His death at the age of 46 has robbed the liberation and working class movement of a powerful thinker, orator and forthright comrade.
He was born on April 15 1964 at Kurhuleni in the Vhembe region of Limpopo. He was the eldest in a family of five.
His parents, Magezi Daniel and Shonisani Evah Mabasa, were both educators. From an early age they inculcated in him a love for books and a disciplined approach to study.
He received his education at Kurhuleni, Giyani and Lemana high schools between 1977 and 1984.
After matriculating, he was admitted at the University of Limpopo (Turfloop) in 1986 to study for a BProc degree.
He became a student activist from the first day he entered Turfloop. This is where he cut his political teeth. He was passionate and fought side by side with other students against the unjust administration.
He worked as an unqualified teacher and taught history and English at Caledon Primary School at N'wa-Matatani village.
In 1988 he enrolled with the University of Venda and obtained a BA degree, majoring in political science, history and English.

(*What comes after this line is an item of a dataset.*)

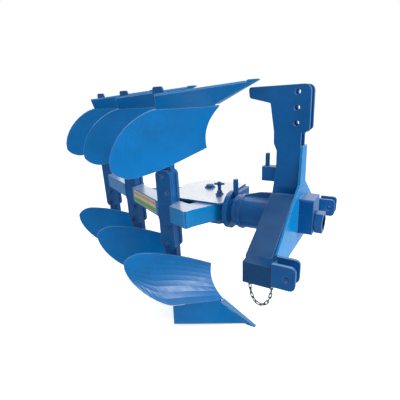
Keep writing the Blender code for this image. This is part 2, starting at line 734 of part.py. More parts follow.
def mast_plates(builder):
    """Two plates that take the top link, each like a hammer with its head forward and its tail backward."""
    corners = [(-0.048, MAST_TOP, 0.030), (-0.332, 1.301, 0.012), (-0.328, 1.253, 0.014),
               (-0.226, 1.228, 0.010), (-0.206, 1.100, 0.030), (-0.205, 1.045, 0.012),
               (MAST_REAR, 1.012, 0.010), (MAST_REAR, 0.930, 0.0), (-0.205, MAST_FOOT, 0.0),
               (MAST_FRONT, MAST_FOOT, 0.0), (MAST_FRONT, 1.095, 0.0), (-0.066, 1.093, 0.006),
               (-0.045, 1.112, 0.012)]
    outline = rounded(corners)
    holes = [(TOP_HOLE_X, TOP_HOLE_LOW + step * TOP_HOLE_PITCH, TOP_HOLE_RADIUS) for step in range(3)]
    inner = TOP_LINK_SLOT / 2
    for name, side in (("right_mast_plate", -1), ("left_mast_plate", 1)):
        faces = sorted((side * inner, side * (inner + MAST_PLATE)))
        mesh = plate_mesh(name, outline, faces[0], faces[1], "xz", holes)
        builder.piece(name, mesh, builder.root)


def mast_hub(builder):
    """The block between the legs, with the long bearing that carries the turning head behind it."""
    root = builder.root
    block = box_mesh("bearing_housing", (MAST_REAR, -HUB_HALF, HUB_LOW),
                     (MAST_FRONT - GAP, HUB_HALF, MAST_FOOT - GAP))
    hub = builder.piece("bearing_housing", block, root)
    tube = cylinder_mesh("bearing_tube", BEARING_RADIUS, (MAST_REAR + 0.02, 0, AXIS_HEIGHT),
                         (BEARING_REAR, 0, AXIS_HEIGHT), 36)
    builder.join(hub, tube, root)
    flange = cylinder_mesh("bearing_flange", BEARING_FLANGE_RADIUS,
                           (BEARING_REAR + BEARING_FLANGE, 0, AXIS_HEIGHT), (BEARING_REAR, 0, AXIS_HEIGHT), 36)
    builder.join(hub, flange, root)
    bore = cylinder_mesh("bearing_bore", SHAFT_RADIUS + SHAFT_CLEARANCE,
                         (BEARING_REAR - 0.01, 0, AXIS_HEIGHT), (0, 0, AXIS_HEIGHT), 32)
    builder.join(hub, bore, root, "DIFFERENCE")
    rib_low, rib_rear = AXIS_HEIGHT + BEARING_RADIUS + GAP, BEARING_REAR + BEARING_FLANGE + GAP
    gusset_outline = [Vector(corner) for corner in (
        (MAST_REAR - GAP, rib_low + RIB_HEIGHT), (MAST_REAR - 0.09, rib_low + RIB_HEIGHT * 0.85),
        (rib_rear, rib_low + RIB_HEIGHT * 0.25), (rib_rear, rib_low), (MAST_REAR - GAP, rib_low))]
    rib = plate_mesh("bearing_rib", gusset_outline, -0.008, 0.008, "xz")
    builder.piece("bearing_rib", rib, root)


def front_plate(builder):
    """The A-shaped plate that closes the headstock in front, and the square front bearing on it."""
    root = builder.root
    mast = TOP_LINK_SLOT / 2 + MAST_PLATE
    half = [(mast, FRONT_PLATE_TOP), (mast + 0.012, LEG_SHOULDER), (FOOT_IN + 0.01, LEG_FOOT),
            (FOOT_IN + 0.01, FOOT_LOW)]
    outline = [Vector((y, z)) for y, z in half] + [Vector((-y, z)) for y, z in reversed(half)]
    low, high = MAST_FRONT + GAP, MAST_FRONT + FRONT_PLATE
    hole = (0.0, AXIS_HEIGHT, SHAFT_RADIUS + SHAFT_CLEARANCE)
    plate = plate_mesh("headstock_front_plate", outline, low, high, "yz", [hole])
    builder.piece("headstock_front_plate", plate, root, LIGHT_BLUE)
    outline = rounded([(CAP_HALF * side, AXIS_HEIGHT + face, 0.012)
                       for side, face in ((1, CAP_LOW), (1, CAP_TOP), (-1, CAP_TOP), (-1, CAP_LOW))])
    cap = plate_mesh("front_bearing", outline, high + GAP, high + CAP_LENGTH, "yz", [hole])
    builder.piece("front_bearing", cap, root)


def headstock_legs(builder):
    """Sloping legs, each with its foot box and the two plates of its hitch clevis."""
    root = builder.root
    for side_name, side in (("right", -1), ("left", 1)):
        name = f"{side_name}_headstock_leg"
        outline = [Vector((side * y, z)) for y, z in (
            (HUB_HALF + GAP, MAST_FOOT + 0.018), (FOOT_IN + 0.055, LEG_FOOT - 0.004),
            (FOOT_IN + 0.055, FOOT_LOW), (HUB_HALF + GAP, HUB_LOW))]
        leg = builder.piece(name, plate_mesh(name, outline, MAST_REAR, MAST_FRONT - GAP, "yz"), root)
        ends = sorted((side * FOOT_IN, side * FOOT_OUT))
        foot = box_mesh(f"{name}_foot", (FOOT_REAR, ends[0], FOOT_LOW), (MAST_FRONT - GAP, ends[1], LEG_FOOT))
        builder.join(leg, foot, root)
        toe_in = FOOT_IN + 0.0105
        ends = sorted((side * toe_in, side * FOOT_OUT))
        toe = box_mesh(f"{name}_toe", (MAST_FRONT - 0.01, ends[0], FOOT_LOW), (FOOT_FRONT, ends[1], LEG_FOOT))
        builder.join(leg, toe, root)
        clevis_plates(builder, side_name, side)


def clevis_plates(builder, side_name, side):
    rear = FOOT_FRONT + GAP
    outline = rounded([(rear, CLEVIS_LOW, 0.0), (CLEVIS_FRONT, CLEVIS_LOW, 0.022),
                       (CLEVIS_FRONT, CLEVIS_TOP, 0.022), (rear, CLEVIS_TOP, 0.0)])
    hole = [(0.0, CLEVIS_HOLE_Z, CLEVIS_HOLE_RADIUS)]
    for place, way in (("inner", -1), ("outer", 1)):
        face = HITCH_HALF + way * CLEVIS_SLOT / 2
        faces = sorted((side * face, side * (face + way * CLEVIS_PLATE)))
        name = f"{side_name}_{place}_clevis_plate"
        builder.piece(name, plate_mesh(name, outline, faces[0], faces[1], "xz", hole), builder.root)


def rear_bracket(builder):
    """The small bracket behind the mast, with its upright pin."""
    root = builder.root
    block = box_mesh("rear_bracket", (BRACKET_REAR, -BRACKET_HALF + GAP, BRACKET_LOW),
                     (MAST_REAR + 0.03, BRACKET_HALF - GAP, BRACKET_TOP))
    made = builder.piece("rear_bracket", block, root)
    x = BRACKET_REAR + 0.020
    pin = cylinder_mesh("bracket_pin", BRACKET_PIN_RADIUS, (x, 0, BRACKET_TOP - 0.01),
                        (x, 0, BRACKET_PIN_TOP), 16)
    builder.join(made, pin, root)


def hitch_chain(builder):
    """The chain of the hitch pin, as the round rope that its links fill."""
    top = FOOT_LOW - GAP
    curve = bpy.data.curves.new("hitch_chain", "CURVE")
    curve.dimensions = "3D"
    curve.bevel_depth = CHAIN_RADIUS
    curve.bevel_resolution = 2
    curve.use_fill_caps = True
    spline = curve.splines.new("POLY")
    spline.points.add(CHAIN_POINTS - 1)
    middle, half = (CHAIN_FRONT + CHAIN_REAR) / 2, (CHAIN_FRONT - CHAIN_REAR) / 2
    for number, point in enumerate(spline.points):
        turn = math.pi * number / (CHAIN_POINTS - 1)
        x = middle + half * math.cos(turn)
        z = top - CHAIN_DROP * math.sin(turn) ** 0.8
        point.co = (x, CHAIN_Y, z, 1.0)
    chain = bpy.data.objects.new("hitch_chain", curve)
    builder.parts.objects.link(chain)
    chain.parent = builder.root
    curve.materials.append(paint("hitch_chain", DARK_STEEL, 0.5, 0.8))


# ---------------------------------------------------------------- assembly

def set_origin_under_middle(builder):
    """Moves the root along X, so that the origin lies under the middle of the plough's box."""
    bpy.context.view_layer.update()
    graph = bpy.context.evaluated_depsgraph_get()
    reach = []
    for thing in builder.parts.objects:
        if thing.type == "EMPTY":
            continue
        solid = thing.evaluated_get(graph)
        mesh = solid.to_mesh()
        reach += [(solid.matrix_world @ vertex.co).x for vertex in mesh.vertices]
        solid.to_mesh_clear()
    builder.root.location.x = -(min(reach) + max(reach)) / 2


def main():
    clear_scene()
    builder = Builder()
    for index, position in enumerate(POSITIONS):
        leg_bracket(builder, position, index)
        for level in ("lower", "upper"):
            plough_body(builder, position, index, level)
    frame_beams(builder)
    frame_decks(builder)
    turning_head(builder)
    mast_plates(builder)
    mast_hub(builder)
    front_plate(builder)
    headstock_legs(builder)
    rear_bracket(builder)
    hitch_chain(builder)
    set_origin_under_middle(builder)


main()
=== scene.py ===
"""Looks of a three-furrow turnover plough: enamel, bolts, welds, chain and studio, round the CAD frame."""

import json
import math
import random

import bmesh
import bpy
from mathutils import Matrix, Vector

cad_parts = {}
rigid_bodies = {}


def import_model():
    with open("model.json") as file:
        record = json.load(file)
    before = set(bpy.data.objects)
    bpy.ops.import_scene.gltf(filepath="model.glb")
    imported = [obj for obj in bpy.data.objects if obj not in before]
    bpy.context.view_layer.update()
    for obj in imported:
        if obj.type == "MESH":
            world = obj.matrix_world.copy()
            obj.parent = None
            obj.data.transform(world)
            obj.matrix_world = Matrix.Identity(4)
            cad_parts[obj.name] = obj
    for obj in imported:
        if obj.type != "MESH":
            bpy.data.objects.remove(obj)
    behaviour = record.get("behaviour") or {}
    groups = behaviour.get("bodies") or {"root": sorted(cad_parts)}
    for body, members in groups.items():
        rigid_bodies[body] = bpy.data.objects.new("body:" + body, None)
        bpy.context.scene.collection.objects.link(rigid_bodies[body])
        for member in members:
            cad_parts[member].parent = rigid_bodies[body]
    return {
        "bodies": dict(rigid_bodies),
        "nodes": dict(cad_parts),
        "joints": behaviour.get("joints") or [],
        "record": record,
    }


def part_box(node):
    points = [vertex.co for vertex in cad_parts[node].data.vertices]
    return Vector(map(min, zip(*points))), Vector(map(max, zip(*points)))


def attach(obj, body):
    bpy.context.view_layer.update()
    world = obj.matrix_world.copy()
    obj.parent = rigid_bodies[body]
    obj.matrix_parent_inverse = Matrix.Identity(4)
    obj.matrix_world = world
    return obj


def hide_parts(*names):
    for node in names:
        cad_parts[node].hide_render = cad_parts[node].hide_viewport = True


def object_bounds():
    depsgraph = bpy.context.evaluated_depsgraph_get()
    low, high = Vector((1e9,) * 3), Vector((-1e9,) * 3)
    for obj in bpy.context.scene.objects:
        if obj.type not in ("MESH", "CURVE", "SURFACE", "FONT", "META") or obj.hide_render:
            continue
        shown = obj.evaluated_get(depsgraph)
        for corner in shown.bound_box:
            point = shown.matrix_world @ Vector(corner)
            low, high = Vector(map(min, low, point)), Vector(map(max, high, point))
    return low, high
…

In 1993 he completed an honours degree in political science.
He started his teaching profession at Hatlani Muyexe in 1993. Comrade Don became a member of the SA Democratic Teachers Union the first day he entered the school premises. He left Hatlani Muyexe for Vusizi Primary School where he worked until his death.

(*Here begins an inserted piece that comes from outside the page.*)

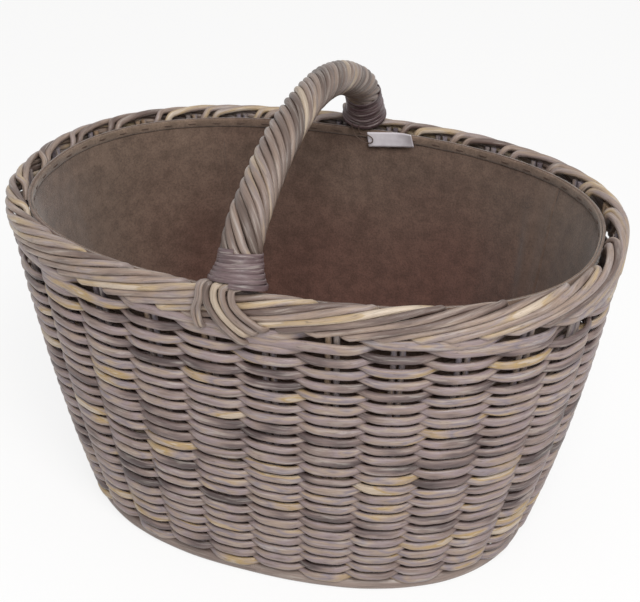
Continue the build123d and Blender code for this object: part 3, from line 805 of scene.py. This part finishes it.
# Lining: four panels of brown felt round the inside of the wall, lapped at
# upright seams, and a felt pad on the floor of the basket inside them.
felt_thick, felt_off, felt_slack = 0.002, 0.0102, 0.0004
felt_low, felt_high = 0.0137, 0.2592
felt_levels, felt_columns = 44, 330
lean_low, lean_tall, lean_out = 0.234, 0.014, 0.0016
fold_deep, fold_base_share = 0.0016, 0.6
seam_turns = (-60, 40, 120, 220)
seam_columns = (-0.0008, 0.0, 0.0008, 0.0015, 0.003, 0.005)
lap_thick, lap_edge, lap_wide, pucker_wide = 0.0010, 0.0015, 0.013, 0.006
crease_turn, crease_slant, crease_wide = 49, 30, 1.6
crease_height, crease_reach, crease_in, crease_out = 0.19, 0.06, 0.0022, 0.0014
seam_runs = [min(rim_table, key=lambda entry: abs(entry[0] - radians(turn)))[1] for turn in seam_turns]


def felt_finish(name, light, dark, red):
    """Pressed wool felt: a soft fibre mat, cloudy, with painted shade (darker, redder) low down and painted
    light at the ends.
    """
    material, tree, shader = new_finish(name)
    place = add_node(tree, "TexCoord").outputs["Object"]

    def away(axis, scale):
        """Distance from the basket's middle, or from the floor, along one axis."""
        split = add_node(tree, "SeparateXYZ", {0: place})
        distance = add_node(tree, "Math", {0: split.outputs[axis]}, operation="ABSOLUTE")
        return maths(tree, "MULTIPLY", distance.outputs[0], scale)

    colour = colour_of(tree, grain_of(tree, place, 14.0, 4.0), [(0.32, dark), (0.68, light)])
    # Painted shade: darker and redder towards the bottom of the basket's inside.
    painted_shade_low = colour_of(tree, away(2, 4.0), [(0.30, grey(0.85)), (0.92, grey(0.12))])
    colour = mixed(tree, painted_shade_low, colour, red)
    blush = colour_of(tree, grain_of(tree, place, 5.0, 2.0), [(0.45, grey(0.0)), (0.68, grey(0.5))])
    colour = mixed(tree, blush, colour, red)
    # Painted light: the lining made lighter towards both ends of the oval.
    ends = colour_of(tree, away(0, 5.0), [(0.70, grey(0.0)), (1.0, grey(0.75))])
    colour = mixed(tree, ends, colour, light)
    mat = grain_of(tree, place, 620.0, 5.0, 0.7)
    speck = colour_of(tree, mat, [(0.34, (0.66, 0.65, 0.64)), (0.52, grey(1.0)), (0.70, (1.26, 1.24, 1.20))])
    colour = mixed(tree, 0.8, colour, speck, "MULTIPLY")
    patch_grain = grain_of(tree, place, 95.0, 3.0, 0.6)
    patch = colour_of(tree, patch_grain, [(0.34, (0.80, 0.79, 0.78)), (0.64, (1.15, 1.14, 1.13))])
    colour = mixed(tree, 0.9, colour, patch, "MULTIPLY")
    surface(tree, shader, colour, mat, strength=0.6, depth=0.0008, roughness=0.95, specular=0.1)
    shader.inputs["Sheen Weight"].default_value = 0.35
    shader.inputs["Sheen Roughness"].default_value = 0.5
    return material


def felt_lean(height):
    """How far the felt leans out over its last centimetres, to meet the border."""
    share = min(1.0, max(0.0, (height - lean_low) / lean_tall))
    return lean_out * share * share * (3 - 2 * share)


def felt_place(run, height):
    """Where the felt's outer face is: soft folds, a lap at each seam and one upright crease."""
    turn = turn_at(run)
    share = min(1.0, max(0.0, (height - felt_low) / (felt_high - felt_low)))
    hold = sin(pi * share) ** 0.6
    fold = ripple_round(turn, 4.5, height * 3) + 0.4 * ripple_round(turn, 11, height * 9)
    past = min(((run - seam + rim_length / 2) % rim_length - rim_length / 2 for seam in seam_runs), key=abs)
    lap = min(1.0, past / lap_edge) * max(0.0, 1 - past / lap_wide) if past > 0 else 0.0
    pucker = 0.3 * sin(height * 420) * max(0.0, 1 - abs(past) / pucker_wide)
    from_crease = turn * 180 / pi - crease_turn - crease_slant * (height - crease_height)
    from_crease /= crease_wide
    crumple = crease_in * 2 ** -((from_crease + 1) ** 2) - crease_out * 2 ** -((from_crease - 0.6) ** 2)
    inward = felt_off + felt_slack + fold_deep * hold * (fold_base_share + fold)
    inward += lap_thick * hold ** 0.5 * lap * (1 + pucker)
    inward += crumple * hold * max(0.0, 1 - abs(height - crease_height) / crease_reach)
    return wall_place(turn, height, felt_lean(height) - max(inward, felt_off + felt_slack / 4))[0]


def cut_felt(columns, rows, place_of):
    """A sheet of felt over a grid, with each corner's place by its column and row."""
    work = bmesh.new()
    made = bmesh.ops.create_grid(work, x_segments=columns, y_segments=rows, size=1.0)["verts"]
    for number, vert in enumerate(made):
        vert.co = place_of(number % (columns + 1), number // (columns + 1))
    bmesh.ops.remove_doubles(work, verts=work.verts, dist=merge_reach)
    bmesh.ops.recalc_face_normals(work, faces=work.faces)
    bmesh.ops.solidify(work, geom=work.faces[:], thickness=felt_thick)
    return work


felt = felt_finish("lining_felt", tint(114, 98, 87), tint(98, 82, 73), tint(106, 74, 66))
felt_runs = sorted({round(rim_length * column / felt_columns, 6) for column in range(felt_columns)} | {
    round((seam + past) % rim_length, 6) for seam in seam_runs for past in seam_columns
})
felt_runs.append(felt_runs[0] + rim_length)


def wall_felt_place(column, row):
    return felt_place(felt_runs[column], felt_low + (felt_high - felt_low) * row / felt_levels)


work = cut_felt(len(felt_runs) - 1, felt_levels, wall_felt_place)
lining = hand_over(work, "felt_wall", felt, "lining_felt", "lining_wall")

pad_rings, pad_columns = 14, 168
pad_lift, pad_swell = 0.0002, 0.0004
felt_edge = felt_off + felt_thick + clearance


def pad_felt_place(column, ring):
    """A place on the pad, swelling a little towards its middle."""
    reach = ring / pad_rings
    edge = wall_place(turn_at(rim_length * column / pad_columns), felt_low, -felt_edge)[0]
    place = Vector((edge.x * reach, edge.y * reach, felt_low + pad_lift))
    place.z += pad_swell * (1 + noise.noise(place * 30)) * (1 - reach ** 4)
    return place


pad = hand_over(
    cut_felt(pad_columns, pad_rings, pad_felt_place), "felt_floor", felt, "lining_felt", "lining_floor")


# Hem: the felt's top edge folded inward and sewn down, a shade lighter than the lining.
hem_high, hem_tall, hem_thick = felt_high, 0.007, 0.0014
hem_steps, hem_sides, hem_wander, hem_swell, hem_tuck = 336, 14, 0.0004, 1.15, 0.0004
hem_lean = felt_lean(hem_high) - hem_tuck
hem_felt = felt_finish("hem_felt", tint(124, 108, 95), tint(106, 90, 79), tint(114, 86, 76))
line = []
for step in range(hem_steps):
    turn = turn_at(rim_length * step / hem_steps)
    height = hem_high - hem_tall / 2 + hem_wander * ripple_round(turn, 8, 2.0)
    point, way, out = wall_place(turn, height, hem_lean - felt_edge - hem_thick / 2)
    line.append((point, out, hem_tall, hem_thick * hem_swell))
work = new_work()
lay_cane(work, line, hem_sides, 0.5, closed=True)
hem = hand_over(work, "felt_hem", hem_felt, "hem_felt", "lining_hem")


# Hem stitches: brown sewing thread through the hem, one short bar at a time,
# two to each pair of stakes. Each bar bows a little and thins towards its ends.
stitch_long, stitch_thick, stitch_proud, stitch_bow = 0.007, 0.0010, 0.0003, 0.0002
stitch_steps, stitch_sides = 6, 6
sewing_thread, thread_tree, thread_shader = new_finish("sewing_thread")
thread_ply = add_node(thread_tree, "TexWave", {
    "Vector": add_node(thread_tree, "TexCoord").outputs["Object"], "Scale": 900.0, "Distortion": 2.0,
})
thread_colour = colour_of(thread_tree, thread_ply.outputs["Fac"], [
    (0.0, tint(64, 48, 41)), (1.0, tint(92, 74, 64)),
])
thread_tree.links.new(thread_colour, thread_shader.inputs["Base Color"])
thread_shader.inputs["Roughness"].default_value = 0.7

work = new_work()
dice = Random(77)
for number in range(stake_count * 2):
    line = []
    for step in range(stitch_steps + 1):
        share = step / stitch_steps
        run = number * stake_spacing / 2 + (share - 0.5) * stitch_long
        proud = stitch_proud + stitch_bow * sin(pi * share)
        point, way, out = wall_place(
            turn_at(run), hem_high - hem_tall / 2, hem_lean - felt_edge - hem_thick - proud)
        girth = stitch_thick * (0.45 + 0.55 * sin(pi * min(1, max(0, share * 0.94 + 0.03))) ** 0.5)
        line.append((point, out, girth, girth))
    lay_cane(work, line, stitch_sides, dice.random())
stitches = hand_over(work, "hem_thread", sewing_thread, "sewing_thread", "hem_stitches")


# Swing tag: a small blank paper card, curled at its free end, which hangs
# inside the rim at the back foot of the handle.
tag_long, tag_wide, tag_thick, tag_tilt = 0.040, 0.013, 0.0005, radians(8)
tag_drop, tag_gap, tag_foot_gap = 0.0105, 0.0028, 0.006
tag_curl, curl_start, tag_twist = 0.0052, 0.05, 0.0006
tag_off = felt_edge + hem_thick + tag_gap
tag_run = rim_length / 2 - tag_foot_gap - tag_long / 2
tag_middle, tag_way, tag_out = wall_place(turn_at(tag_run), border_top - tag_drop, -tag_off)
tag_paper, paper_tree, paper_shader = new_finish("tag_paper")
paper_grain = grain_of(paper_tree, add_node(paper_tree, "TexCoord").outputs["Object"], 180.0, 5.0)
paper_colour = colour_of(paper_tree, paper_grain, [(0.0, tint(196, 188, 196)), (1.0, tint(232, 228, 232))])
surface(
    paper_tree, paper_shader, paper_colour, paper_grain,
    strength=0.25, depth=0.0002, roughness=0.6, specular=0.5,
)

work = bmesh.new()
made = bmesh.ops.create_grid(work, x_segments=28, y_segments=8, size=1.0)["verts"]
for vert in made:
    along, up = vert.co.x / 2, vert.co.y / 2
    x = tag_long * along * cos(tag_tilt) - tag_wide * up * sin(tag_tilt)
    z = tag_long * along * sin(tag_tilt) + tag_wide * up * cos(tag_tilt)
    curl = tag_curl * max(0.0, along - curl_start) ** 2 * 4 * (0.7 + up) + tag_twist * (0.5 + along) * up
    vert.co = tag_middle - tag_way * x - tag_out * curl + Vector((0, 0, z))
bmesh.ops.recalc_face_normals(work, faces=work.faces)
bmesh.ops.solidify(work, geom=work.faces[:], thickness=tag_thick)
tag = hand_over(work, "paper_tag", tag_paper, "tag_paper", "tag_card")


# Tag thread: a thin dark string in one loop, from the back binding through the
# tag's end and back. It is soft and hangs by its own weight.
thread_thick = 0.0009
thread_route = [
    (-0.00772, 0.13321, 0.26588),
    (-0.00856, 0.13377, 0.26027),
    (-0.0050, 0.1332, 0.2548),
    (0.0006, 0.1326, 0.2514),
    (0.0060, 0.1324, 0.2498),
    (0.0106, 0.1324, 0.2512),
    (0.0102, 0.1325, 0.2554),
    (0.0054, 0.1326, 0.2574),
    (0.0006, 0.1325, 0.2578),
    (-0.0022, 0.13244, 0.25954),
    (-0.00187, 0.13213, 0.26522),
]
thread_curve = bpy.data.curves.new("tag_string", "CURVE")
thread_curve.dimensions = "3D"
thread_curve.bevel_depth = thread_thick / 2
thread_curve.bevel_resolution = 3
spline = thread_curve.splines.new("NURBS")
spline.points.add(len(thread_route) - 1)
for point, place in zip(spline.points, thread_route):
    point.co = (*place, 1.0)
spline.order_u = 3
spline.use_endpoint_u = True
thread_curve.materials.append(sewing_thread)
thread = bpy.data.objects.new("tag_string", thread_curve)
scene.collection.objects.link(thread)
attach(thread, "root")
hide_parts("tag_thread")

Mabasa had a voracious intellectual appetite. He enrolled with Rand Afrikaans University to study for a senior primary teachers diploma, majoring in natural sciences, mathematics and English. He later enrolled with Giyani Further Education and Training (FET) to study for a diploma in human resources.
At the time of his death he was working on a thesis for a Master's degree in public management.
Mabasa was the longest serving political office bearer of Giyani Cosatu local. He led Sadtu as a shop steward in various capacities from 1993.
He was an exceptionally hard worker. He had a wry sense of humour and could tell jokes and laugh at himself.
He was also a devoted family man, and adored his wife Primrose and their children Nsuku and Hlulani.
He is survived by his wife, children, mother and siblings.